The most frequently heard complaint is that President Joe Biden worries more about defending Ukraine’s border than America’s Mexican border. While this complaint has political resonance with many Republicans, it is the very paradigm of a non-sequitur, linking two issues that have no logical connection. Assuming (correctly) that Biden’s illegal-immigration policy is erroneous, failure on the Mexico border hardly justifies failure to contest Russia’s aggression against Ukraine. The same applies to the fallacy that resources committed to Ukraine distract us from other global priorities. The real problem is not Ukraine, but wasteful domestic spending that overwhelms both expenditures for Ukraine aid and military spending generally.
Geopolitics by Bumper Sticker
The next most popular is the criticism that Washington should not “write blank checks for Ukraine.” Diligent research does not reveal a single member of Congress or the commentariat who has advocated unlimited “blank-check” support. True, Biden has been unduly deterred by unwarranted fear of Russian escalation. He has dribbled out extensive military assistance in an incoherent, helter-skelter fashion, thereby impairing Ukraine’s ability to act more strategically in expelling the Russians. But the administration’s incompetence does not alter fundamental American interests.
Nor has anyone opposed scrutiny of how the Pentagon and USAID distribute assistance, or of how Ukraine employs it. Corruption in government programs is endemic worldwide, including here at home, but being “shocked” at finding corruption in Ukraine does not excuse strategic malpractice. To the contrary, it is entirely in America’s interest that our assistance is employed effectively to achieve its intended purposes. Concededly, the “no blank checks” criticism fits on a bumper sticker, but it is otherwise utterly irrelevant.
In the straw-man category falls the criticism that China’s status as our pre-eminent adversary this century means we must effectively abandon Washington’s interests elsewhere. Whether in Europe, the Middle East, or beyond, we are told, significant US military commitments divert available resources necessary to defend Taiwan and other allies and interests in the Indo-Pacific.
This is nonsense. In reality, supporting Ukraine strengthens rather than impairs our politico-military ability to defend our interests elsewhere. Indeed, failure to defeat Russia’s aggression only encourages other American adversaries to act belligerently in their regions. The US has failed over multiple post-Cold War presidencies to meet Ronald Reagan’s “peace through strength” standard by devoting adequate resources to defense, intelligence, and foreign-affairs objectives. Nonetheless, promptly correcting that failure hardly requires us to cut Ukraine loose.

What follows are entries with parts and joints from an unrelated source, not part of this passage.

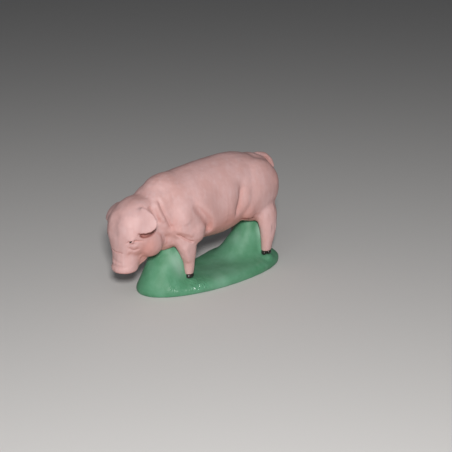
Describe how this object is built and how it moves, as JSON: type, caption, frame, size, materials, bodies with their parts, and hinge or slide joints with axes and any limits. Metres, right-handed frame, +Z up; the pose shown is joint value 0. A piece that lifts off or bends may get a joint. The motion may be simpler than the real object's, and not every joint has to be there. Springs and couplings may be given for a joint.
{
  "type": "painted clay pig figurine",
  "caption": "Small painted clay pig walking with its head down, on an oval green base with clay mounds filling the space between its legs.",
  "frame": {"origin": "on the flat underside of the base, below the pig's mid-plane and near the middle of the base", "axes": "+Z up, -Y the way the pig faces, +X the pig's left side"},
  "size_m": [0.0244, 0.0659, 0.0384],
  "materials": {
    "pink_paint": "hand-brushed matte pink paint on fired clay",
    "green_paint": "hand-brushed satin green paint on fired clay",
    "black_paint": "satin black paint on fired clay"
  },
  "bodies": {
    "root": {"head": "pink_paint", "ear_left": "pink_paint", "ear_right": "pink_paint", "eye_left": "black_paint", "eye_right": "black_paint", "neck": "pink_paint", "trunk": "pink_paint", "tail": "pink_paint", "leg_front_left": "pink_paint", "leg_front_right": "pink_paint", "leg_hind_left": "pink_paint", "leg_hind_right": "pink_paint", "hoof_front_left": "black_paint", "hoof_front_right": "black_paint", "hoof_hind_left": "black_paint", "hoof_hind_right": "black_paint", "base": "green_paint", "mound_front": "green_paint", "mound_hind": "green_paint"}
  },
  "joints": []
}
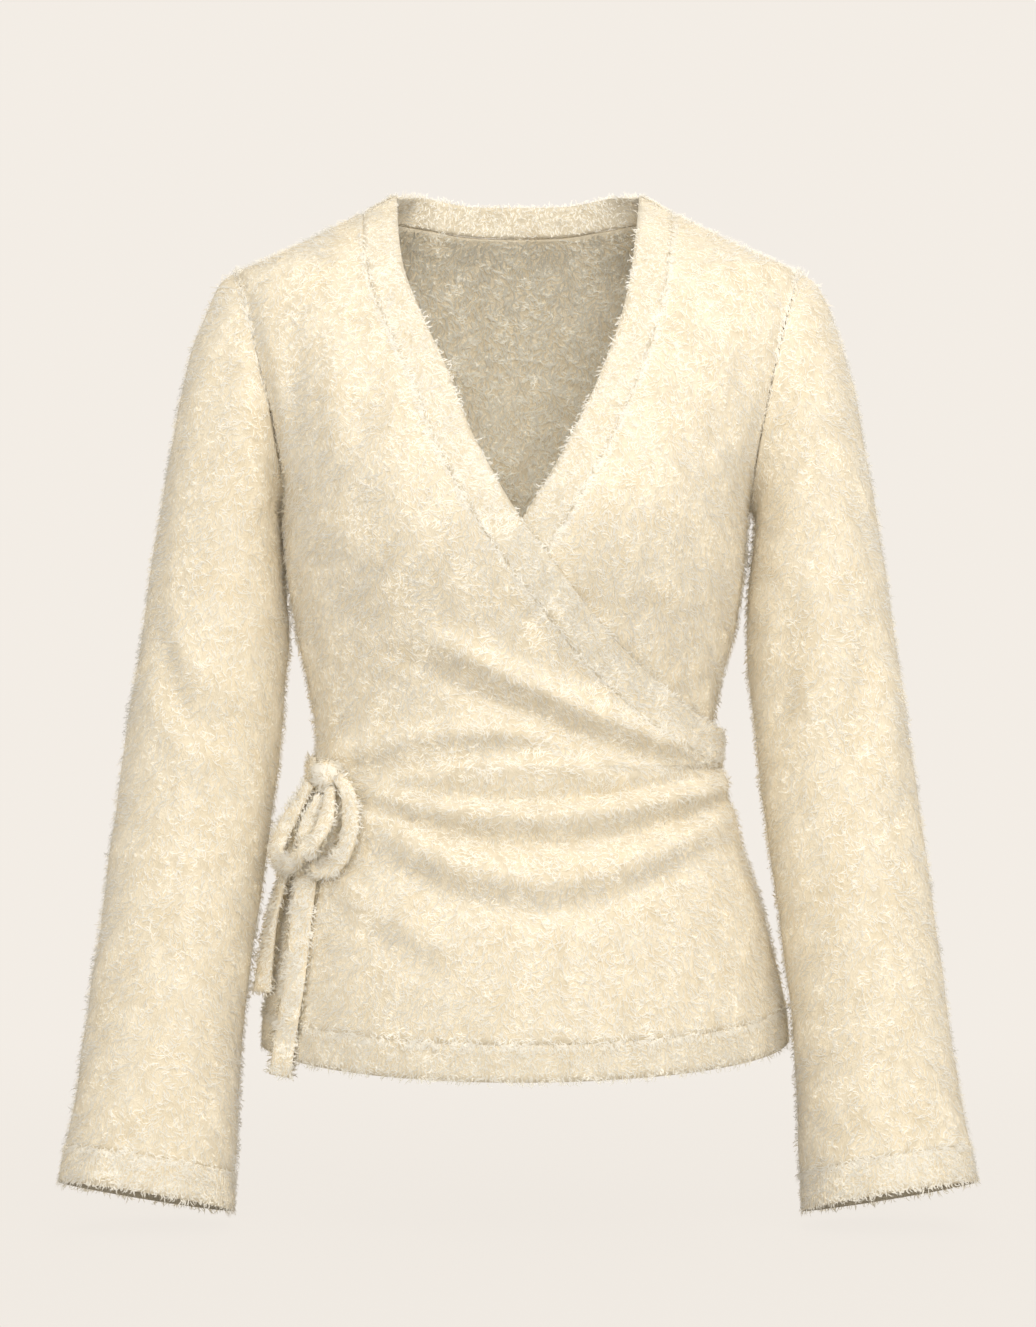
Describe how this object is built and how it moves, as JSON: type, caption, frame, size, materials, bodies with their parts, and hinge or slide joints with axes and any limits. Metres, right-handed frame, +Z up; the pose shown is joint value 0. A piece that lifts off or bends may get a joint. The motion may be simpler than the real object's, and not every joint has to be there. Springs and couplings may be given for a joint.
{
  "type": "wrap cardigan",
  "caption": "Long-sleeved wrap cardigan in pale long-pile knit, crossed over the front, with ribbed bands and a tie bow at the side of the waist",
  "frame": {"origin": "between the two points where the neck meets the shoulder line, where the garment is held up", "axes": "+Z up, the front faces -Y, +X is the wearer's left"},
  "size_m": [0.584, 0.2411, 0.6574],
  "materials": {
    "pile": "long soft pile knit",
    "rib": "ribbed knit with short pile",
    "strap": "soft pile knit strap"
  },
  "bodies": {
    "root": {"back": "pile", "hem_back": "rib", "neck_band_back": "rib", "front_under": "pile", "hem_under": "rib", "neck_band_under": "rib", "front_over": "pile", "hem_over": "rib", "neck_band_over": "rib", "sleeve_left": "pile", "cuff_left": "rib", "sleeve_right": "pile", "cuff_right": "rib", "tie_waist": "strap", "tie_under": "strap", "bow_knot": "strap", "bow_loop_outer": "strap", "bow_loop_inner": "strap", "bow_tail_front": "strap", "bow_tail_back": "strap"}
  },
  "joints": []
}
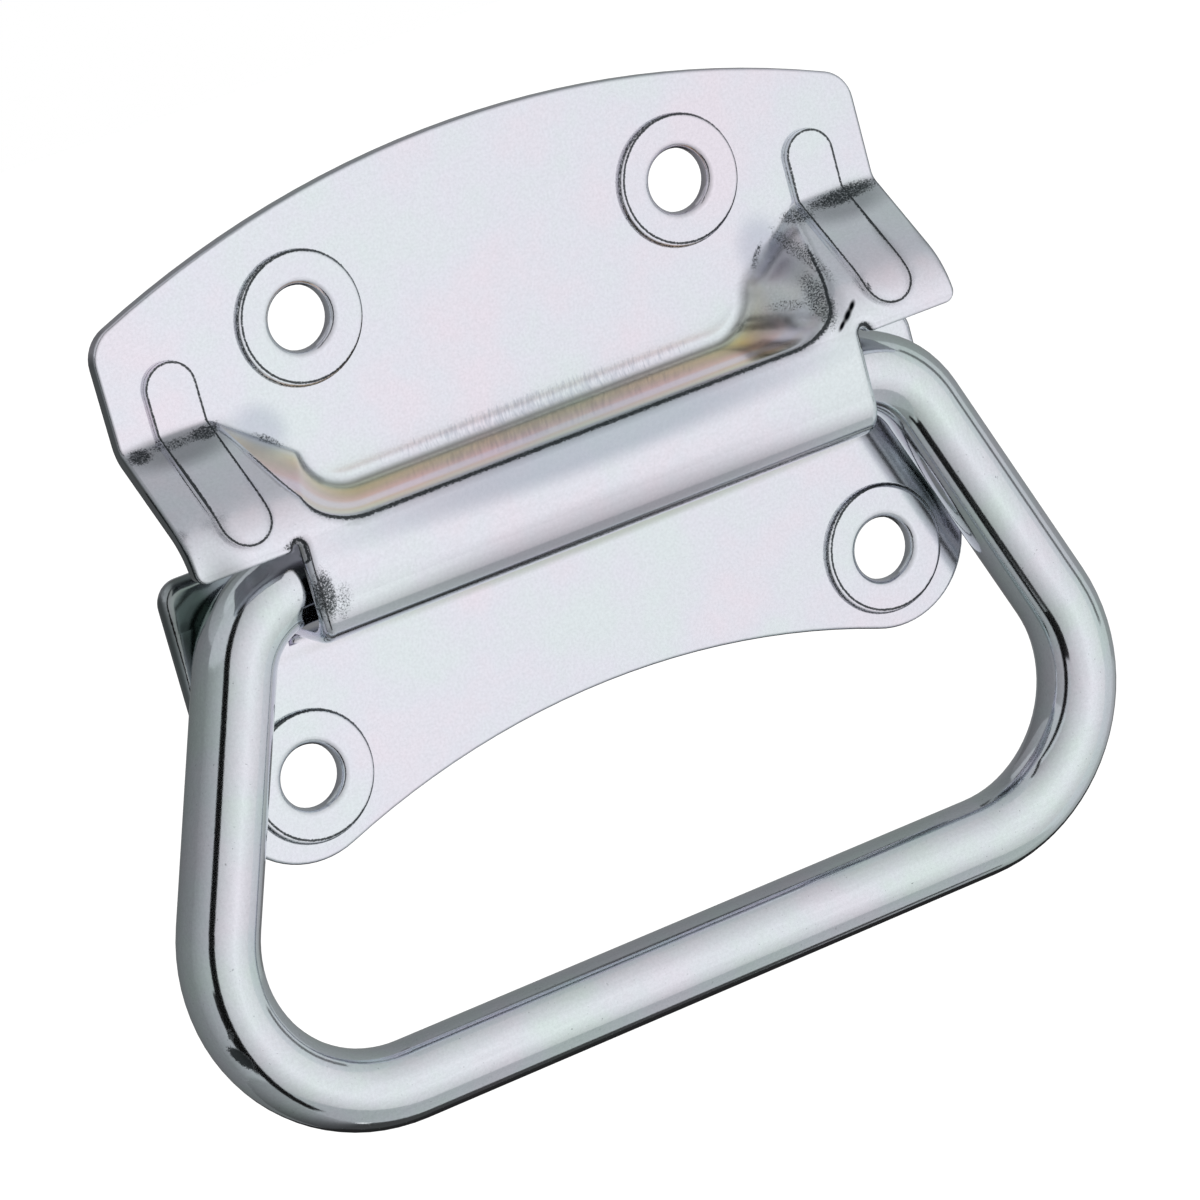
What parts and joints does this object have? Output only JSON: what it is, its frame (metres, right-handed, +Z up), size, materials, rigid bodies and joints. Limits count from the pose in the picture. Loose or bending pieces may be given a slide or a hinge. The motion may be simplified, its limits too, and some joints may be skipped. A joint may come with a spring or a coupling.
{
  "type": "chest handle",
  "caption": "Surface-mounted chest handle: a bent steel rod bail that swings up to a right angle in the channel of a pressed sheet-steel mounting plate.",
  "frame": {"origin": "midway between the two upper screw holes, on the plane of the wall that the plate's back lies on", "axes": "+X across the handle to the right as seen from the front, +Z up with the bail hanging towards -Z, +Y into the wall, so the front faces -Y"},
  "size_m": [0.088, 0.0103, 0.0752],
  "materials": {
    "plate_steel": "bright zinc plated pressed sheet steel",
    "rod_steel": "bright zinc plated drawn steel rod"
  },
  "bodies": {
    "plate": {"mounting_plate": "plate_steel"},
    "swinging_bail": {"bail": "rod_steel"}
  },
  "joints": [
    {"name": "bail_swing", "type": "hinge", "parent": "plate", "child": "swinging_bail", "pos_m": [0, -0.00487, -0.0192], "axis": [-1, 0, 0], "range_deg": [0, 90]}
  ]
}
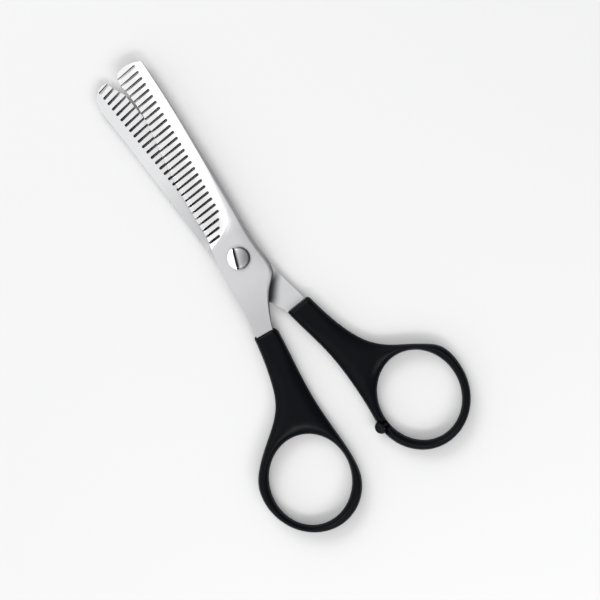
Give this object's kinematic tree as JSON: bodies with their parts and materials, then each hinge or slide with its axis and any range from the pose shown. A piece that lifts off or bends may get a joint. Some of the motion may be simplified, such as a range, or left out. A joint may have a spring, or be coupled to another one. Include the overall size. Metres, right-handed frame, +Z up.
{
  "type": "thinning shears",
  "caption": "Hairdressing thinning shears with two toothed blades, a slotted pivot screw and moulded finger-ring handles.",
  "frame": {"origin": "on the pivot axis, in the plane the shears lie on", "axes": "+Y to the tips, halfway between the blades; +Z up through the screw head; +X to the side of the back handle"},
  "size_m": [0.0789, 0.1642, 0.0071],
  "materials": {
    "blade_steel": "satin ground steel with polished bevels",
    "handle_plastic": "semi-gloss black moulded plastic",
    "screw_steel": "polished steel",
    "washer_plastic": "natural nylon",
    "bumper_rubber": "matte black rubber"
  },
  "bodies": {
    "back_half": {"back_blade": "blade_steel", "back_handle": "handle_plastic", "ring_bumper": "bumper_rubber", "friction_washer": "washer_plastic"},
    "front_half": {"front_blade": "blade_steel", "front_handle": "handle_plastic"},
    "screw": {"tension_screw": "screw_steel"}
  },
  "joints": [
    {"name": "pivot", "type": "hinge", "parent": "back_half", "child": "front_half", "pos_m": [0, 0, 0.0028], "axis": [0, 0, -1], "range_deg": [-8.4, 130]},
    {"name": "screw_turn", "type": "hinge", "parent": "back_half", "child": "screw", "pos_m": [0, 0, 0.0028], "axis": [0, 0, 1], "range_deg": [-45, 45]}
  ]
}
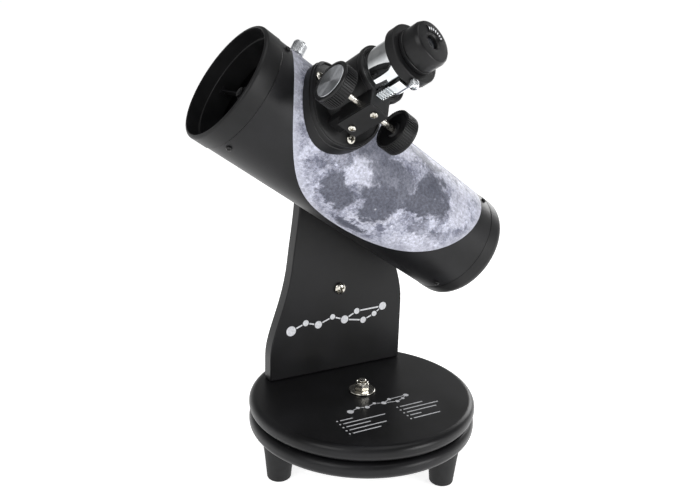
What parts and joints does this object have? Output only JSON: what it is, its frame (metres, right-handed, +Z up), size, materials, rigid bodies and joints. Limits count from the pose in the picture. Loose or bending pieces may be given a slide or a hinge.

Missing from critics’ analysis is the crucial acknowledgement that China is scrutinizing the Ukraine war more closely than many countries in Europe itself. Nor are they merely watching. The new and developing Sino-Russian axis, with Beijing as the command center, is already effectively engaged in the Ukraine war. We ignore this alignment at our peril. China’s significantly increased purchases of Russian oil and gas, the camouflage it provides for Russia’s international financial transactions, and its supply of dual-use equipment and other key resources aiding Russia’s war effort make Moscow and Beijing full partners. Ukraine is not just fighting Russia.
What China Sees
Moreover, Beijing’s strategists are seeking to assess whether Washington has the necessary determination to protect its interests in Europe. If not, China will undoubtedly conclude that the United States does not have the resolve to do so in East Asia and will recalibrate its thinking accordingly, particularly regarding Taiwan and the South China Sea. America’s Indo-Pacific allies have no doubts about what is at stake for them in the Ukraine war, which is why South Korea’s president and the prime ministers of Japan and Australia attended NATO’s recent Vilnius Summit. How can we miss what they see so clearly?
Of course, critics note that several European countries are not pulling their weight, a critique fully shared by Ukraine supporters. Nonetheless, saying rightly that many Europeans should do more does not mean we can wait around until they do. Washington has too long turned a blind eye to European defense inadequacies, but we can hardly subordinate — indeed, endanger — our own national security while Germany and others get their act together. Criticism of European underspending is accurate, but it is not enough in setting the right strategy to counter Russia.
Haunting all the opponents’ arguments is their tacit assumption that Ukraine is too distant to matter, that it is “a quarrel in a far-away country between people of whom we know nothing.” Neville Chamberlain’s ghost is not at rest in today’s Republican Party, and this is clearly the time to take him on.